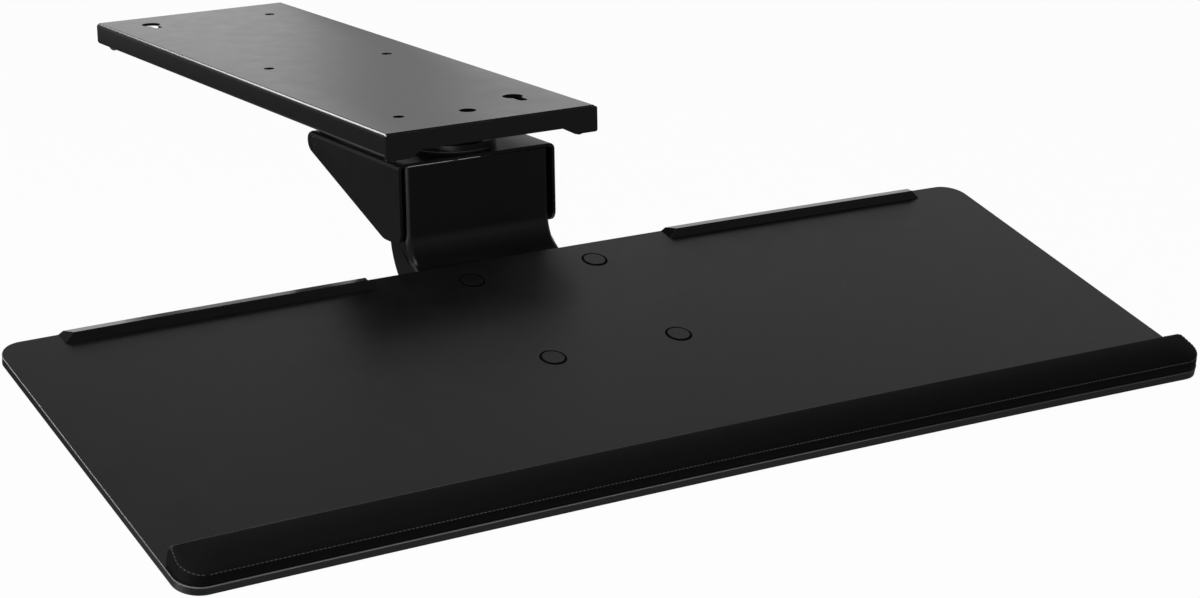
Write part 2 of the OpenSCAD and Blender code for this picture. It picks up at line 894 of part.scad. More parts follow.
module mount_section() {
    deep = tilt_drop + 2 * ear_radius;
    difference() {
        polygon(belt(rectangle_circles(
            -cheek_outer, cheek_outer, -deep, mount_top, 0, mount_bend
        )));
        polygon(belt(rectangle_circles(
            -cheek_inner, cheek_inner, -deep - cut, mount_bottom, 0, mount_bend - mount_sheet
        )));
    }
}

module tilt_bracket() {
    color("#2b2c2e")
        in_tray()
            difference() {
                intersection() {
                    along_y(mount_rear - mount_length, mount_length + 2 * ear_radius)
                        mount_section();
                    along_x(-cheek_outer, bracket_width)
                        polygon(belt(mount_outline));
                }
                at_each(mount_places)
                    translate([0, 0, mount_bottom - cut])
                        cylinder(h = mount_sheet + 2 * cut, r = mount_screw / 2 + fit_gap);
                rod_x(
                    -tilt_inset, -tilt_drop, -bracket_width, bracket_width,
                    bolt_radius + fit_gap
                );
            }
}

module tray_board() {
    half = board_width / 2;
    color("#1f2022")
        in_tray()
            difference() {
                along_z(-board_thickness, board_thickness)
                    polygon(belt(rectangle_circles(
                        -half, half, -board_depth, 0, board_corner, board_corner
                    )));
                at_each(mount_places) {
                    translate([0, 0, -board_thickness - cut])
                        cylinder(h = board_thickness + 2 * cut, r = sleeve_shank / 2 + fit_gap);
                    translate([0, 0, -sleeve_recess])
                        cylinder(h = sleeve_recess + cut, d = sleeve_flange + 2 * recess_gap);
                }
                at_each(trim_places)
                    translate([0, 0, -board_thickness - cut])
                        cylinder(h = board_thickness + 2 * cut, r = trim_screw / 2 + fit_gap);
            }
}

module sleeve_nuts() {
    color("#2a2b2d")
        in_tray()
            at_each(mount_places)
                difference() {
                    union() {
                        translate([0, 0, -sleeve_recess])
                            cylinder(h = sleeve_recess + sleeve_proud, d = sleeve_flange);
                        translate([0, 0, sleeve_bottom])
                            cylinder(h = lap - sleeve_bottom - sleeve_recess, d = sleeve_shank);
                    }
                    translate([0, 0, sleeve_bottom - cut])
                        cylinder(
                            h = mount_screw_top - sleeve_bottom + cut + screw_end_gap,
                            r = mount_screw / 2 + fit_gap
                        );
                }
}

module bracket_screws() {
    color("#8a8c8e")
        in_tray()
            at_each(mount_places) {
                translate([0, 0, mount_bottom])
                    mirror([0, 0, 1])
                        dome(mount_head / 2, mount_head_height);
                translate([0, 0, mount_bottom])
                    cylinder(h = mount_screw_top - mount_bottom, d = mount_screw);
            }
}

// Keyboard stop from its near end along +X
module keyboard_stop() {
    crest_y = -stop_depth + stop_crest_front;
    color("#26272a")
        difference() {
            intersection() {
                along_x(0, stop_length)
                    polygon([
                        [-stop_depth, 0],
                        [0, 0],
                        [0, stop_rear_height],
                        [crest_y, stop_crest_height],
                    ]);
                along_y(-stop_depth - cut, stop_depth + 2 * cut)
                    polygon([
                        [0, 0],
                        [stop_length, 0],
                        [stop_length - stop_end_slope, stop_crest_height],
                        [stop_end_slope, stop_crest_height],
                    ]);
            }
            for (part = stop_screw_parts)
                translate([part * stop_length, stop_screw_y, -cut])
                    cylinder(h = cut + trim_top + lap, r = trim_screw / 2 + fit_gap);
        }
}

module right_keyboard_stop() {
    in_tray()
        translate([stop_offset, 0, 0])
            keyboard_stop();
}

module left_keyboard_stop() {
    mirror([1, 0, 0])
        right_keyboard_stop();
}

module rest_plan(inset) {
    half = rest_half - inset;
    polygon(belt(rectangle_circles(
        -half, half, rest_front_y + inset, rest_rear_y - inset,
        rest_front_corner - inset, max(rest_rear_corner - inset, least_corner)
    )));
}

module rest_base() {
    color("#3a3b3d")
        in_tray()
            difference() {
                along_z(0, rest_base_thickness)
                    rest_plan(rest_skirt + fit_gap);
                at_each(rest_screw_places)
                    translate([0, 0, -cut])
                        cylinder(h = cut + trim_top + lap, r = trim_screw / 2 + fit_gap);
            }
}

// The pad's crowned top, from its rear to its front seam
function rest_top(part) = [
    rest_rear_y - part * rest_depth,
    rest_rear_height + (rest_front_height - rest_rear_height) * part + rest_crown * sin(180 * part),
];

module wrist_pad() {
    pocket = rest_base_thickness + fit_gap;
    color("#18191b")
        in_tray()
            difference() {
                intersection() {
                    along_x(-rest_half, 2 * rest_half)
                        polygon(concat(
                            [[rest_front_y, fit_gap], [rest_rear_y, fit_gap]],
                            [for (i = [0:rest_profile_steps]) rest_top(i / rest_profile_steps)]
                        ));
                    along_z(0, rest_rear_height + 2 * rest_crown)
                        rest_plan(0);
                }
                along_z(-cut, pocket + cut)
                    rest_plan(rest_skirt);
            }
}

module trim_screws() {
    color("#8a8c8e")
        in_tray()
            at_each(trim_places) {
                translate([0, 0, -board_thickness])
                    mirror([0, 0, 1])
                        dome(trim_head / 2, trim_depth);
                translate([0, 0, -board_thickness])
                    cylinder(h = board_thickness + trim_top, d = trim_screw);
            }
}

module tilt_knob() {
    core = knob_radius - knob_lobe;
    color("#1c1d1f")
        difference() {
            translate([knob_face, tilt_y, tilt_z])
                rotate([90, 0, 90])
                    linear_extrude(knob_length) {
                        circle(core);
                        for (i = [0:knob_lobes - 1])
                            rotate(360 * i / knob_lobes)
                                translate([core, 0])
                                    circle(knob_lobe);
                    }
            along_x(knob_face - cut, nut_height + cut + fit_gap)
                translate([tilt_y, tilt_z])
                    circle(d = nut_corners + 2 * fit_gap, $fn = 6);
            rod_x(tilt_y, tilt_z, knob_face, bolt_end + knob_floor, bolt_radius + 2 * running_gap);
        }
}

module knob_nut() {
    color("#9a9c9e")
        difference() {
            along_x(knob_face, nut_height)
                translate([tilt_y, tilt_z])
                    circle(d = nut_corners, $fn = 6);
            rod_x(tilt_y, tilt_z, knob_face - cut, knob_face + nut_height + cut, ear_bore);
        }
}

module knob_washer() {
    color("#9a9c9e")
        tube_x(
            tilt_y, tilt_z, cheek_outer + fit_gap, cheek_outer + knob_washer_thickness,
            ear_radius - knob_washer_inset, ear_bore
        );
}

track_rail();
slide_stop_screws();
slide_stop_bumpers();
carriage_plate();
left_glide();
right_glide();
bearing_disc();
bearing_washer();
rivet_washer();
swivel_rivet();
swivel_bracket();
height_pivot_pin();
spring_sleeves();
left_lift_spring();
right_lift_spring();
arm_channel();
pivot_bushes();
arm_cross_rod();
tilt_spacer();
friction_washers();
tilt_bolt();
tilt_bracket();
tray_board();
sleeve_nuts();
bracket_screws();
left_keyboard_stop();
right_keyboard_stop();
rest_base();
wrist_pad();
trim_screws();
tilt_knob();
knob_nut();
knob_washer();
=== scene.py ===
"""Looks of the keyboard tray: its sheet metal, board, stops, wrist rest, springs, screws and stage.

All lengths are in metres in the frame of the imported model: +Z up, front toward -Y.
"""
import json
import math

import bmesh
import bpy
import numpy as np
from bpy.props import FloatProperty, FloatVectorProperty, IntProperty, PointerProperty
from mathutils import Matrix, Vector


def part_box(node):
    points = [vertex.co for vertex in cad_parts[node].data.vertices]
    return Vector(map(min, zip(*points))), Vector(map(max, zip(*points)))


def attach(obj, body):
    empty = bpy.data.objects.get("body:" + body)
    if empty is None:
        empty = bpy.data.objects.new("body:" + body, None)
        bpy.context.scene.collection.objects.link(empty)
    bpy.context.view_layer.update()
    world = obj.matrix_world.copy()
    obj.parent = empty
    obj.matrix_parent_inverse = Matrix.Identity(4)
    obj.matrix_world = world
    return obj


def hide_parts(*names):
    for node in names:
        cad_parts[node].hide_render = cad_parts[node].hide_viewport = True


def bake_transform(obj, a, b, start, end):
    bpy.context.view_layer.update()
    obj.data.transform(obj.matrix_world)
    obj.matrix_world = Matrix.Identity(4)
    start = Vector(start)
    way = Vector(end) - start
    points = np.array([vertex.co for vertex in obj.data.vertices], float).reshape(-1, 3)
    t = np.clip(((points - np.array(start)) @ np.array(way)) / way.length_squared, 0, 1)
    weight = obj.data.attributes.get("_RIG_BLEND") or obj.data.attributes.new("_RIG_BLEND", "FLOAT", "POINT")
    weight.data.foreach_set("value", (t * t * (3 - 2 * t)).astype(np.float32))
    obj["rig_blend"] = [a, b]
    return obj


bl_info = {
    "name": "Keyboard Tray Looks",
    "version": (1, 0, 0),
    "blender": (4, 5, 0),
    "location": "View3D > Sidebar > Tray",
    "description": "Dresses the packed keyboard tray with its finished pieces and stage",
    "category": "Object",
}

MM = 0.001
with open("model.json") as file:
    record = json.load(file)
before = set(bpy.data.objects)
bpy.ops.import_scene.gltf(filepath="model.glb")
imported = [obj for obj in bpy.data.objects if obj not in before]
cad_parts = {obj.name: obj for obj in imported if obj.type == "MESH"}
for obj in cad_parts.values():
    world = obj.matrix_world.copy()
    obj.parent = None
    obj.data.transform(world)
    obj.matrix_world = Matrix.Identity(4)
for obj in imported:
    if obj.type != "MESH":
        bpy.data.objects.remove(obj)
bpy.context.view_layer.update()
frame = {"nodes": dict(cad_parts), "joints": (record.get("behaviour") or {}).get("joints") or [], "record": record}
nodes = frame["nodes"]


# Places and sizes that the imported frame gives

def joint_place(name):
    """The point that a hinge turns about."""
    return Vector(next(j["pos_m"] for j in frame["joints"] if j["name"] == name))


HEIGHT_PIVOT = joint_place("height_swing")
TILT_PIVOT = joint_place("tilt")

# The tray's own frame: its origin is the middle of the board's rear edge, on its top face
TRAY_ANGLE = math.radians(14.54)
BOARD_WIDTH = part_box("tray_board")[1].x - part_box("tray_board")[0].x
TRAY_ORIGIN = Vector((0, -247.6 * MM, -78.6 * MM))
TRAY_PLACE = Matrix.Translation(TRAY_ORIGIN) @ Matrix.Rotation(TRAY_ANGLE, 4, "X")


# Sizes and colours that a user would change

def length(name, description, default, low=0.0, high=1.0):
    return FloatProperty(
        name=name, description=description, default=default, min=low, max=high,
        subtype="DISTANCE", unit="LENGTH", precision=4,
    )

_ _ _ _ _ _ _

* _Exercise instructions_: Check each line above for the string "body" and show the ones that have it.

* _Final result_:
def attach(obj, body):
    empty = bpy.data.objects.get("body:" + body)
        empty = bpy.data.objects.new("body:" + body, None)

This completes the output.